If we had a lot of good experiences and warm memories and a lot of recall of doing good things for other people, it colors our experience with positivity, which then affects how we move forward. This is not a moral judgment, but just a natural outcome of our own behavior. We're not rewarded for doing good or punished for doing bad.

When we remember good times in our lives, we feel relaxed and happy. When we recall bad events in our lives, we feel anxious and tense. In the bardo, it's like that, but it becomes all of reality. It's much more than just memory. And actually, we can say the same thing about our experience in the life bardos, but the experience is much more vivid and the consequences more dire in the death bardos.

These are just general parameters and the possible variations are endless. You can have a person who suffered greatly in his or her life, but mentally was even-keeled, and that was the most important character attribute carried into the bardo. That equanimity opens the possiblity of avoiding being affected by negative experience in the bardo.

Or someone could have led a cushy, pampered life, but underneath was always insecure and afraid.

I might be in trouble at that stage in the bardo, sometimes referred to as the "bardo of reality", which is the second of three death bardos, but . . . I don't know. Maybe not.

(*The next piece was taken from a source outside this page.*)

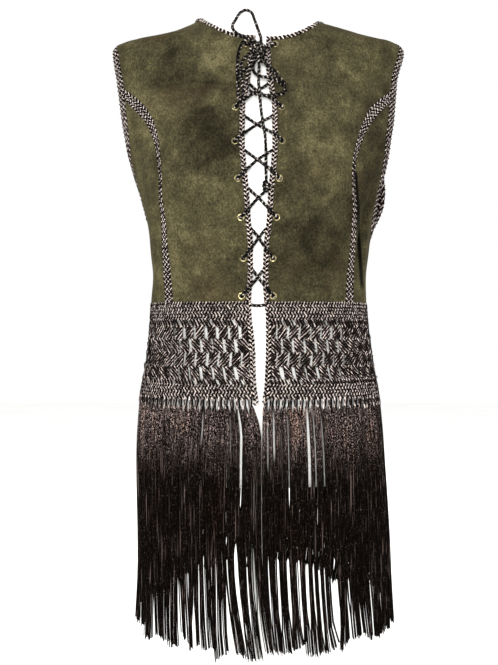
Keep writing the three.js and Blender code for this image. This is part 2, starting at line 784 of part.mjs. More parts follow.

On one hand when I set myself to recalling my life's experience, it's just filled with unresolved negativity. There is very little I would like to re-live again, and when I see other people at various ages in their lives, I recall myself at those ages and I would not want to go through any of it again.

On the other hand, even though that sounds like negative aversion to the experience, it may be simple detachment or non-clinging, which is good. Objectively, I can't say my life has been all that bad, with few, if any, major traumas.

Also I don't rule out that I remember the negative experiences because they stand out, and I shouldn't discount that on a daily basis, part of the background of my life was a positive appreciation towards being and this experience of being alive and healthy and free. I might even be able to add the effort, I'd say huge effort, I placed into overcoming a lot of the negativity.

Under my theory, all of this comes out when the brain loses its constraints on consciousness.

I'm also vaguely confident about meditative trainings to prepare me if this paradigm of the death bardos is actually what happens. Without training or preparation, it makes sense that most people are naturally swept uncontrollably through the bardo experience and guided by their karma to their next rebirth.

A nagging question, though, is if the delogs and the descriptions in the Tibetan Book of the Dead are right about the death experience, if some sort of realization or attainment can be had in the death bardos, then what?

The Tibetan Book of the Dead itself is slippery about the issue. On one hand, it suggest that simple exposure to these teachings is enough, and once in the bardos, consciousness becomes so clear that the slightest recollection of the teachings will lead to non-rebirth and attainment of reality. Easy.

On the other hand, the bardo experience is overwhelming, thousands times more intense than being subjected to the worst hurricanes on earth. If we try to recall the latest dream we had and the difficulty of becoming lucid in it and realizing we were dreaming, then realization in the bardo states is that much more difficult.

And what is this realization? This attainment? Is anyone foolish enough to think it is the absolute enlightenment/extinction of the Buddha? Even if I can have a bit of confidence in my efforts, what is the best case scenario I can hope for in the bardos? I don't know and it's just not explained.

I do notice that the way I write about this is trying to hold onto a rationalist view, hoping to win over other rationalists' favor, but there's nothing really rational about this, is there? Death is death, suicide is suicide. If I commit suicide, that's pretty much it and I have nothing more to contribute.

On another hand, someone with a different point of view may be hoping that I will trust and have faith in Amitabha Buddha to be born in the Sukhavati pure land, even though I've expressed doubt about the idea of a separate pure land out there somewhere. Just because I can't get my head around such a place, when it comes right down to it, I shouldn't discount that perspective, either. I just don't know. If this life is such a fairy tale, what makes what sounds like a fairy tale any less valid?